Contenzioso

Per il repêchage non va esclusa alcuna possibilità

di Massimiliano Biolchini e Serena Fantinelli

La Corte di appello di Roma, con la sentenza 823 del 14 febbraio, è intervenuta in una contorta e per certi versi paradossale fattispecie relativa a un caso di licenziamento intimato per giustificato motivo oggettivo e regolato dalla legge Fornero, stabilendo che l’obbligo di repêchage va adempiuto secondo correttezza e buona fede, confermando l’indirizzo prevalente per cui, in caso di sua violazione, non ricorre quella manifesta insussistenza del motivo addotto che può comportare l’ordine di reintegra.
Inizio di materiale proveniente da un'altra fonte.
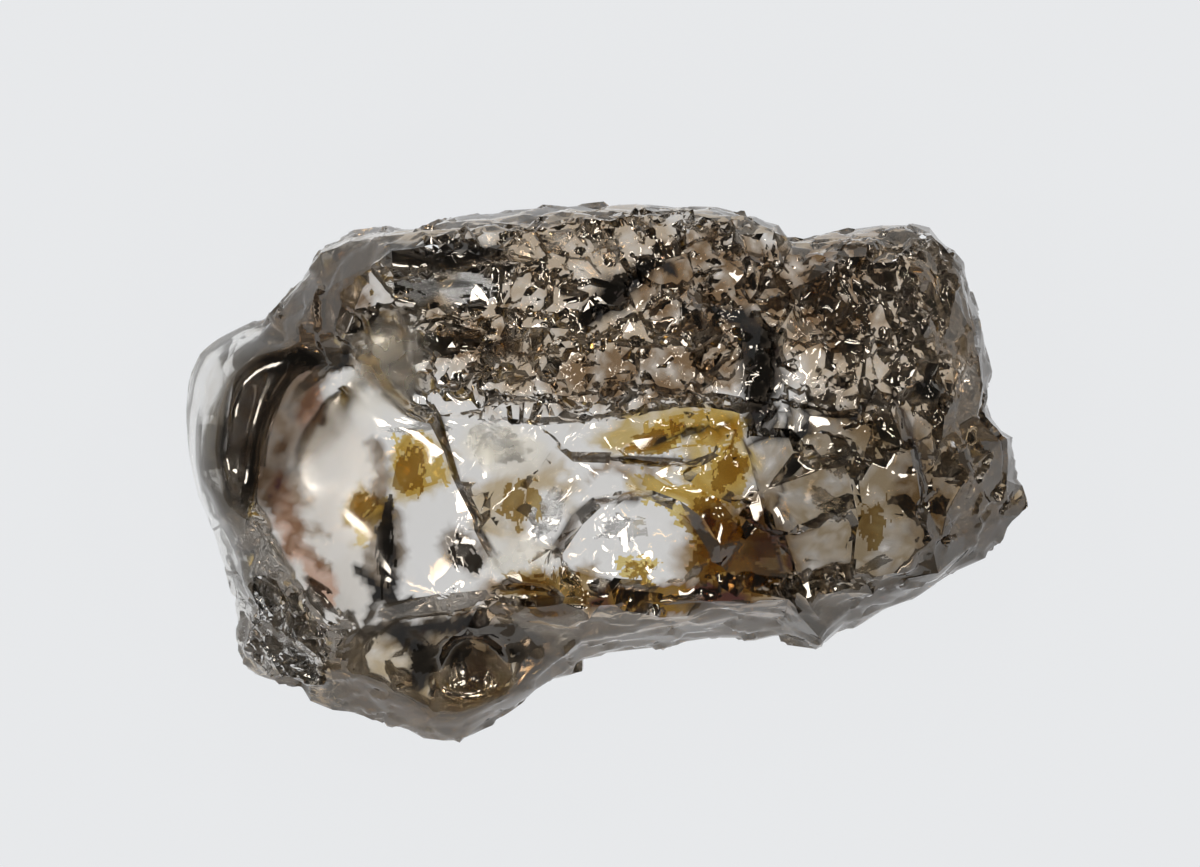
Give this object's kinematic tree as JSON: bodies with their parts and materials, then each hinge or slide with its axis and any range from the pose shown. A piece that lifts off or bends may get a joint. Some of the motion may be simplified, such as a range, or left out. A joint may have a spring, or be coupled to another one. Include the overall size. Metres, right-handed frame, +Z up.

Tuttavia la mancanza degli estremi del giustificato motivo dà comunque diritto all’indennità risarcitoria.

Nel caso specifico, uno chef, dipendente della società che gestiva l’appalto del Senato per bar e ristorante dei senatori, era stato dapprima collocato in cassa integrazione quando il ristorante era stato chiuso, poi distaccato presso altri impianti e, quando il ristorante era stato riaperto, aveva iniziato una trattativa per una ricollocazione adeguata che, però, era sfociata nel licenziamento.

Lo chef, in particolare, ha lamentato che, dopo la riapertura del ristorante, la società gli ha proposto la ricollocazione in mansioni molto dequalificanti, o temporanee, o molto lontane dalla sua residenza sino a quando, nel febbraio 2014, gli ha finalmente sottoposto una offerta apparentemente «meno inadeguata» delle altre, dandogli un termine per accettare. Malgrado il lavoratore abbia, entro tale termine, chiesto un incontro per discuterne, la società non ha proseguito con l’offerta, lo ha licenziato e ha assegnato il posto a un altro.

La Corte di appello di Roma ha confermato la sentenza del tribunale, sul principio che, essendo stato il posto effettivamente soppresso e la crisi dimostrata, non ricorreva la manifesta insussistenza del motivo , che si verifica quando la ragione organizzativa addotta manca del tutto oppure, pur presente, non ha un nesso causale con il recesso, ma risulta soltanto violato l’obbligo di repêchage.

In particolare, secondo la Corte, il lavoratore ha dimostrato l’esistenza di un posto cui essere adibito (quello di cui all’offerta poi non confermata), e tanto basta a soddisfare l’onere della prova, e ha legittimamente rifiutato le ventitré altre proposte, perché si trattava di mansioni inferiori. Inoltre, circostanza fondamentale, poiché «proprio in osservanza dei principi di correttezza e di buona fede la società, pur al cospetto dell’immediata disponibilità manifestata da altro dipendente, avrebbe dovuto prima coltivare la possibilità di offrire quel posto allo (chef) in quanto all’evidenza il più esposto (rispetto a tutti gli altri dipendenti messi in comparazione) al rischio dell’impossibilità di altra adeguata ricollocazione», del tutto inspiegabile va considerato il rifiuto dell’azienda di incontrare lo chef per discutere della proposta, tanto più che la richiesta del dipendente non poteva considerarsi dilatoria.

Pertanto, poiché la società non ha dato corso alla richiesta e ha assegnato il posto ad altro dipendente, la successiva impossibilità di ricollocare altrimenti il lavoratore va imputata solo alla stessa, con il conseguente diritto del lavoratore all’indennità risarcitoria.